I have, in my own way, been something of a reformer. Looking back, I find it remarkable how many of the changes that I have been involved with have failed to achieve the desired results or, worse, have had quire perverse side-effects.
I was reminded of this by my continued reading of Jonathan Vance's book, the book that I referred to in Train Reading – Jonathan F Vance’s History of Canadian Culture.
The last part of the book deals with the post Second World War period. Here Vance traces the rise of the Arts bureaucracy, along with the idea of culture as an industry and of expenditure on the Arts as something that can and should be justified on economic grounds.
We can trace exactly the same process in Australia. Canadian wording and program structures could, with relatively minor wording modifications, stand as Australian examples.
I have never been an Arts bureaucrat. Where I enter the scene is as one of those who helped create the framework that would lead to concepts such as "the cultural industries."
Robert S. McNamara, the great exponent of quantification and program structures, died this week. McNamara, a brilliant man, was in many ways the father of modern public service systems with their inputs, outputs and outcomes. Here, too, I stand condemned, although my guilt is less because I never shared the blind faith in measurement for its own sake. Measurement was a means to an end, not an end in itself.
There were good reasons to change previous structures and approaches.
From the time I was introduced to program budgeting in 1970 in my masters at ANU I argued in favour of its application in Australia as a way of better directing and integrating government activities. From 1983 I argued strongly that we needed to think of areas such as telecommunications, the arts and education as industry sectors since this would allow us to better identify and understand industry structure, conduct and performance. I saw this as important in improving sector performance.

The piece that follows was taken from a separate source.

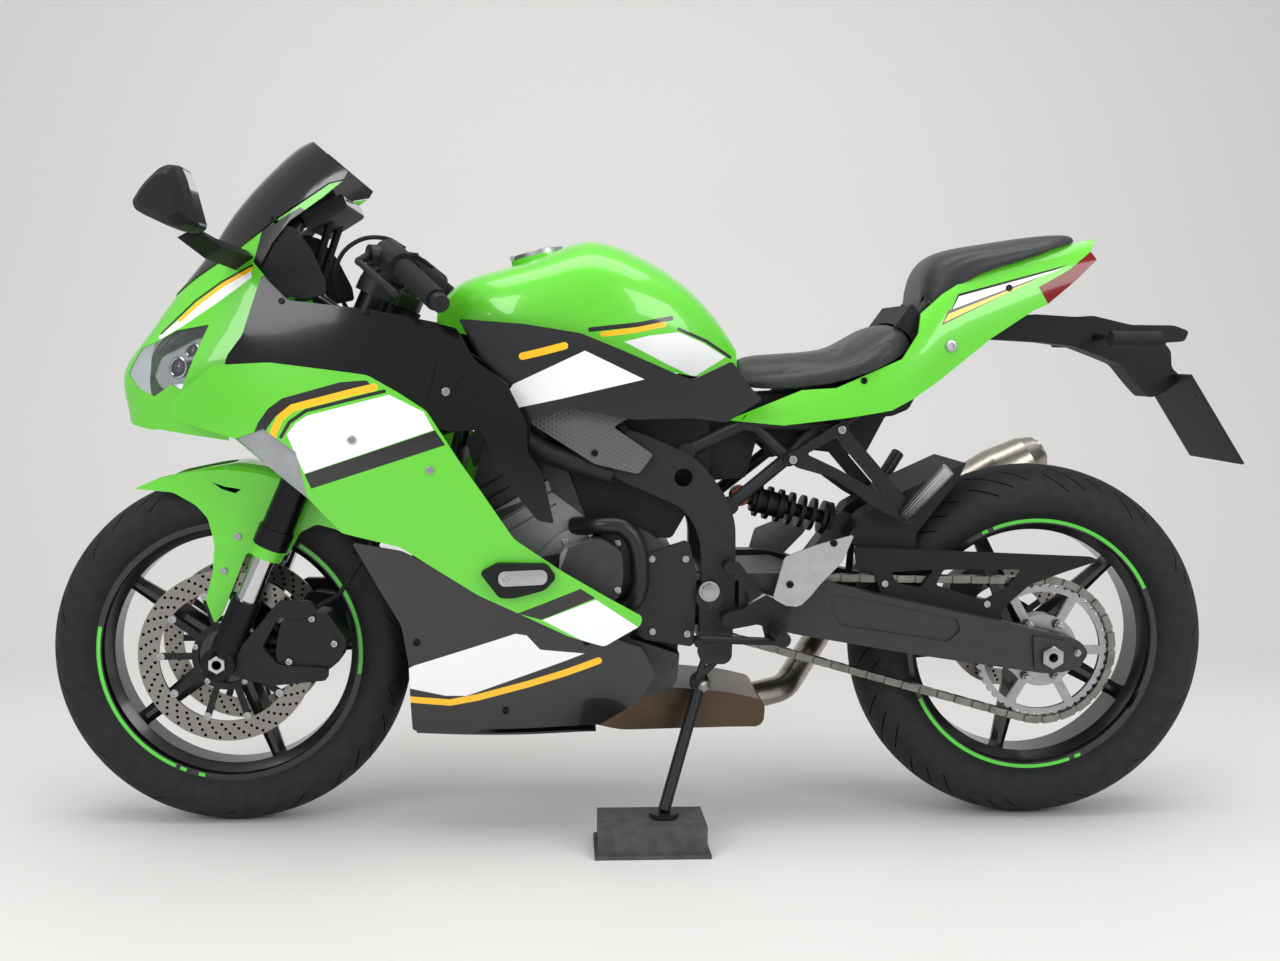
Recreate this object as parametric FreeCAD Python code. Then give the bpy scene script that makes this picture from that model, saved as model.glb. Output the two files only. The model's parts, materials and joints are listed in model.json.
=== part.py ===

I had no influence in the adoption of program budgeting approaches, rather more influence on the second. Now I wonder just how things went so wrong.
I am still a reformer. I do not want to go back to previous approaches, although that might actually be better than some current approaches. However, I do believe that our current approaches to management and public policy need fundamental change if they are to improve.
My core charge against our current systems is simply this.
To my mind, they are no longer either, to use the jargon, especially efficient or effective. They tend to exclude the non-measurable from consideration. They impede innovation and creativity, making it hard to get things done, harder still to get new things done. Without fundamental change, I have little hope that things will improve.